Gene set enrichment analysis is central to many biological and biomedical projects that measure mRNA and protein expression at the whole-genome scale. Gene set enrichment analysis is typically limited to few literature-base background knowledge libraries such as those created from the Gene Ontology and from pathway databases such as KEGG, WikiPathways, and Reactome. We have demonstrated that enrichment analysis can be expanded to using data from many other biological domains. For developing the tools Enrichr, Enrichr-KG, Rummagene, Rummageo, kinase enrichment analysis (KEA), ChIP-seq enrichment analysis (ChEA), and Harmonizome, we have integrated data from many key biomedical resources into useful gene set libraries. These libraries better inform enrichment analyses from omics studies. So far, over 2 million unique users used these bioinformatics software applications with a current rate of ~4,000 unique users per day.

Original Methods to Identify Differentially Expressed Genes, Perform Gene Set Enrichment Analyses, and Benchmark these Data Analysis Methods

One of the key statistical tests in the fields of transcriptomics is the identification of differentially expressed genes. We developed a multivariate method called the Characteristic Direction to better identify the “correct” differentially expressed genes. The Characteristic Direction method was extended to also perform improved enrichment analysis using a similar concept.

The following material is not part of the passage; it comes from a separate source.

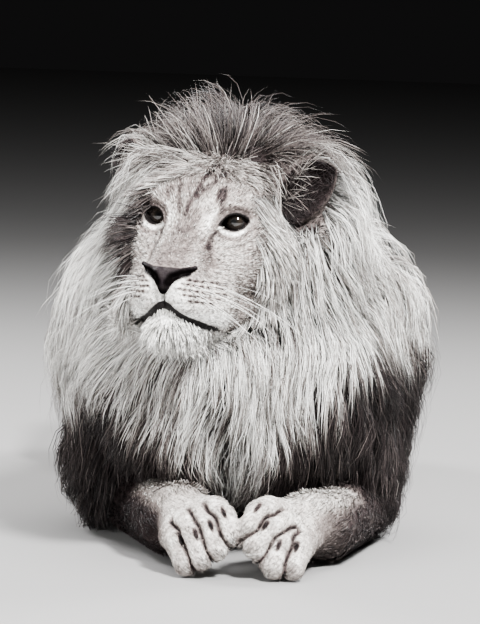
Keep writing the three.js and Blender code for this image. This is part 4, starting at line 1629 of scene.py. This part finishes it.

Using a unique benchmarking strategy, we can objectively evaluate the Characteristic Direction method and many other leading methods for differential expression and enrichment analyses such as limma, GSEA and DESeq.

Translational Computational Research in Cancer and Kidney Disease

In collaboration with other experimental and computational biology laboratories, we have made great strides in the past several years in studying kidney disease, diabetes, HIV, and cancer. We have developed unique computational methods that led to the identification of potential targets and drugs for attenuating kidney fibrosis, diabetic kidney disease, and HIVAN. Our collaborative work also proposed treatment combinations for early-stage kidney disease intervention. These advances were possible by applying the unique algorithms that we developed which include: Expression2Kinases, SigCom LINCS, and TargetRanger.

Innovative Bioinformatics Software Infrastructure

To lower the barrier of entry for bioinformaticians and to streamline the development of bioinformatics software applications, we developed Appyters. With Appyters bioinformaticians can rapidly develop full-stack web-based bioinformatics applications from their Jupyter Notebook. Currently over 100 Appyters are available from the Appyters Catalog. For a CFDE Partnership project, our team developed the Playbook Workflow Builder, a platform that facilitates the visual dynamic construction of bioinformatics workflows. Along these efforts, we also created FAIRshake, a flexible framework for performing manual and automated evaluation of digital objects for adherence to defined community established standards.